The Real is not endlessly duplicated. It is endlessly the same. My Real is your Real. Through the Real—or, just across its boundaries, its tangents, its perimeter—is where causality breaks down, Time distorts, and you may find information that has no business being there. It is in this liminal edge zone that phenomena like UFOs and ESP manifest. It is a trickster realm of danger as long as we misperceive what it is really about (i.e., mistake our enjoyment for our desires or wishes, like Porcupine).
Enjoyment was what Lao Tze called “Tao,” and indeed, the Stalker is the ultimate Taoist, favoring weakness over strength, as in this strange monologue he delivers amid the ruins:
“Let everything that’s been planned come true. Let them believe. And let them have a laugh at their passions. Because what they call passion actually is not some emotional energy, but just the friction between their souls and the outside world. And most important, let them believe in themselves. Let them be helpless like children, because weakness is a great thing, and strength is nothing.”
Writing on his blog, the Hermetic scholar Aaron Cheak also describes the Stalker in Taoist terms, and beautifully expresses the crucial difference, central to this trickster’s whole message, between (temporal) desire (or “passions”) and this more ineffable and timeless counterpart or what he calls “liberating force”:
Unfortunately we are far too concerned with what we ‘want’, and put more effort into assuaging our ego’s desires than refining and deepening them to discover the liberating force that lies at their root. Our own ‘wish-fulfilling jewel’ runs deeper, operates unconsciously, and speaks a mysterious language. We must silence ourselves before we can hear it, even though its tributaries may be bubbling all around us in an abundance of synchronicities.
To silence ourselves is to open our senses to the invisible—to open our mouths and eyes to the ever-present—yet ever-occulted—symbols that live all around us. If we do this whole-heartedly, our world becomes animated like a divine icon. But if we can’t let go of our need for rational certitude at every step of the way, we risk being lead further astray that we could possibly imagine.
Enjoyment is just another word for this quintessence, which, I have argued in previous posts, is the energy in synchronicity and the modernized alchemy called psi, as well as the ’shamanic’ force liberated through even the most vanilla of Zen meditation.

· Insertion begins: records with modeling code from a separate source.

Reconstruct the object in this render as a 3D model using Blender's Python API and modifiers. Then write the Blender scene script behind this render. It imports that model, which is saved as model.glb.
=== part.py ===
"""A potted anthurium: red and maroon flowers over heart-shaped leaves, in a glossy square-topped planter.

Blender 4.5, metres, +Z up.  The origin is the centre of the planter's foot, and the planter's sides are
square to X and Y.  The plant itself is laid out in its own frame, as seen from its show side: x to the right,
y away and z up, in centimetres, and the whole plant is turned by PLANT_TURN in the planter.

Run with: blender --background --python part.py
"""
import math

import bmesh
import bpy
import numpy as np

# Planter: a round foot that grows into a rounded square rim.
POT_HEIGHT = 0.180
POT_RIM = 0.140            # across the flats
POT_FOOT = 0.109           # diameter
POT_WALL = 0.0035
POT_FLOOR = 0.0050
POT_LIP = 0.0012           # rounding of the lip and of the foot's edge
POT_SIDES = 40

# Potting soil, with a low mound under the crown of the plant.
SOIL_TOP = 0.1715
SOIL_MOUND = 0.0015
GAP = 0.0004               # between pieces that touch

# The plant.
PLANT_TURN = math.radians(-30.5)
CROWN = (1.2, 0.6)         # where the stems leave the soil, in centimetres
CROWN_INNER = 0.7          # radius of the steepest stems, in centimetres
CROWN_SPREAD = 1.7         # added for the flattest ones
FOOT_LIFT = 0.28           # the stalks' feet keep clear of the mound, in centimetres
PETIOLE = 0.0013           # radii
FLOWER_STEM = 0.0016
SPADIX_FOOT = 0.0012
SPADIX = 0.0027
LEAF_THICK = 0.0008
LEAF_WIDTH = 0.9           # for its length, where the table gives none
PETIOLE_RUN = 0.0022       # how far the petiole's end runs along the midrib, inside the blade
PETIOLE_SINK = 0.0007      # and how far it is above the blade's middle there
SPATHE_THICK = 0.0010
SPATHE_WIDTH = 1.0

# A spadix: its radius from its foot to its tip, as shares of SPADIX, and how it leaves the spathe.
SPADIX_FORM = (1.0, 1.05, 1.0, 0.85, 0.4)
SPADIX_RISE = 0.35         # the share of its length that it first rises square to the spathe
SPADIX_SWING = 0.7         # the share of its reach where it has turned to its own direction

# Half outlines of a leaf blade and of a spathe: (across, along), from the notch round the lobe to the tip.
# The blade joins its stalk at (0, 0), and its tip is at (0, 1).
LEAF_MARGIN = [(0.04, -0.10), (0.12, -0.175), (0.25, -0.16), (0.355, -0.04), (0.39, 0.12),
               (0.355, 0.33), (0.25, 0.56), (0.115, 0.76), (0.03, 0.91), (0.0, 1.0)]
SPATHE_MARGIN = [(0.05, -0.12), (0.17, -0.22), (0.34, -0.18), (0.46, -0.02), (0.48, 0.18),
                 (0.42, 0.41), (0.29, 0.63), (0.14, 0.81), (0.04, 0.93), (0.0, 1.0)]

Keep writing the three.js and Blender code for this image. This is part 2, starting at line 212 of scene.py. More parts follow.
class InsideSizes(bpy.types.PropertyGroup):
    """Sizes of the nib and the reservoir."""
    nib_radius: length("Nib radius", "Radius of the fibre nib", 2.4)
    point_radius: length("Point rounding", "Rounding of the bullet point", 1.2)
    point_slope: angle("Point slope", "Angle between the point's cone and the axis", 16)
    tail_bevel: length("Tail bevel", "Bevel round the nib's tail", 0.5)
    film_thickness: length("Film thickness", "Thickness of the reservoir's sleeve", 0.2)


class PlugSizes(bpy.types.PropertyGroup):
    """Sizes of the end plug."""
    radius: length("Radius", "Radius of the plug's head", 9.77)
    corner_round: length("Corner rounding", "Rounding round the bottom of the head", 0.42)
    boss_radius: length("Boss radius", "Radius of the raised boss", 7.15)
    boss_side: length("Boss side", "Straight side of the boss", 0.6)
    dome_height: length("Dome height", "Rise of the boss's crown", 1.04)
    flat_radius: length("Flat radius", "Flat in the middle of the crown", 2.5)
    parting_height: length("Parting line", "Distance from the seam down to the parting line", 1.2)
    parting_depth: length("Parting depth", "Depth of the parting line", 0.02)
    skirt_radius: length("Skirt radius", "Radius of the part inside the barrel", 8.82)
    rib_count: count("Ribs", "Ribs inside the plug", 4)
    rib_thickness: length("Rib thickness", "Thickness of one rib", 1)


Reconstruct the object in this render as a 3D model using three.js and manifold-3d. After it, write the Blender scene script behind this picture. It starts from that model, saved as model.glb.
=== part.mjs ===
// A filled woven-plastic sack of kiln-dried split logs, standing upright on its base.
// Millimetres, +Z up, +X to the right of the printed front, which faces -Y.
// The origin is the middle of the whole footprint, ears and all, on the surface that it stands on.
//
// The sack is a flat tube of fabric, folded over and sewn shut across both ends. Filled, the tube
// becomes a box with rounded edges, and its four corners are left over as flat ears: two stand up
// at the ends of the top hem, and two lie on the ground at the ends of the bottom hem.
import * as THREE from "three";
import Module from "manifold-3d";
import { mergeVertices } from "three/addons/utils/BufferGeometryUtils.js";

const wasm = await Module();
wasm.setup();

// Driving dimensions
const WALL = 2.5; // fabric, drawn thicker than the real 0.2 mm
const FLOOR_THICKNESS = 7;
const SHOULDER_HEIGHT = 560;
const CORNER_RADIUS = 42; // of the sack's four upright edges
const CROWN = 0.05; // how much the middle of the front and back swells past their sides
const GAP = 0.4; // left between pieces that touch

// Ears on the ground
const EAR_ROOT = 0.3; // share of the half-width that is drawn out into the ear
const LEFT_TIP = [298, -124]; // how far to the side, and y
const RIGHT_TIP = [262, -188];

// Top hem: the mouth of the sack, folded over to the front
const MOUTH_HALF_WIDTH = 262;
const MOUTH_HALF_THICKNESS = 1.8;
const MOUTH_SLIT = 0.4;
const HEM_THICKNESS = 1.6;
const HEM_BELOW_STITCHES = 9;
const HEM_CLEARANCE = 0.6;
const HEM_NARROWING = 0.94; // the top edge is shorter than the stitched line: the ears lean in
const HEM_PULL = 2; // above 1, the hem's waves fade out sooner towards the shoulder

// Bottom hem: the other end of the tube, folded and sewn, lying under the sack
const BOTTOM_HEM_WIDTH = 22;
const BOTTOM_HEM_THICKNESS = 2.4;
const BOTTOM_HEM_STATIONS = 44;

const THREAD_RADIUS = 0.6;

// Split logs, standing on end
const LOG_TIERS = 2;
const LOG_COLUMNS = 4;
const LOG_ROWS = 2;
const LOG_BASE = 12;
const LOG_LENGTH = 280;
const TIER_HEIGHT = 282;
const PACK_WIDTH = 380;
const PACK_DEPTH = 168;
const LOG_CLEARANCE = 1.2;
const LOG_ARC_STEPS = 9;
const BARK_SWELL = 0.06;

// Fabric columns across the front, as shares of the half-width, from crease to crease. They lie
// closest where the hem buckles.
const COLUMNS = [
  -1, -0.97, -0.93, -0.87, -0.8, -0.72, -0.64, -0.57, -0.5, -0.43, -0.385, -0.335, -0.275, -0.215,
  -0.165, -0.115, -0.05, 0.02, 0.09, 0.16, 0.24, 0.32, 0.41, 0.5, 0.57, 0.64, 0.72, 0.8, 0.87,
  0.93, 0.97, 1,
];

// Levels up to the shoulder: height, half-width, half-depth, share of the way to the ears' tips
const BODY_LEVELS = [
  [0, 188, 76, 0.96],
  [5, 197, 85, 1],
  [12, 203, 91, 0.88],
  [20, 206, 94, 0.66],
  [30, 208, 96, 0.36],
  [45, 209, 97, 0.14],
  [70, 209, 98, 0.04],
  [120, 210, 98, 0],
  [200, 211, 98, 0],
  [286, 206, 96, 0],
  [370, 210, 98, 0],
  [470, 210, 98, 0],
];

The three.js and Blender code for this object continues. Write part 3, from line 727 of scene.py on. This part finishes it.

I have described the Lynchian Twin Peaks-like imaginal realm that can be accessed while meditating, but the no-man’s land of Tarkovsky’s Zone would be another good analogy. In the Real’s vicinity, where concepts falter and overlap and where its pulsing heart can be glimpsed, we feel a vague trepidation and fear as well as delight. I think this Zen realm or state is much closer to the “spirit worlds” of shamanism than either tradition would want to acknowledge, because their guiding sensibilities and metaphysics are so different.
The Stalker himself has been compared to a shaman, showing his paying clients a spiritual truth through fraud, by leading them through a landscape whose magic only he can see, to a room that, he claims, will grant their wishes, but refusing to go in himself as a way of making sure they do not either. Yet this trickery is central to his magic.
Tarkovsky himself said that “The Zone doesn’t exist. Stalker himself invented his Zone …. so that he would be able to bring there some very unhappy persons and impose on them the idea of hope. … This provocation … corresponds to an act of faith.” Yet is fiction fraud if it gives access to a genuine spiritual boon? Hope in this sense, as a sustaining source even in deprivation (or desire/lack), is none other than one of the many outward forms of enjoyment or, as Joseph Campbell might say, one of the masks of God.
Minor synchronicities abound. I read this post, went out, came back, opened Freud, and read this: “Firstly, there is no wish that seems more remote from us than this one: ‘we couldn’t even dream’ – so we believe.”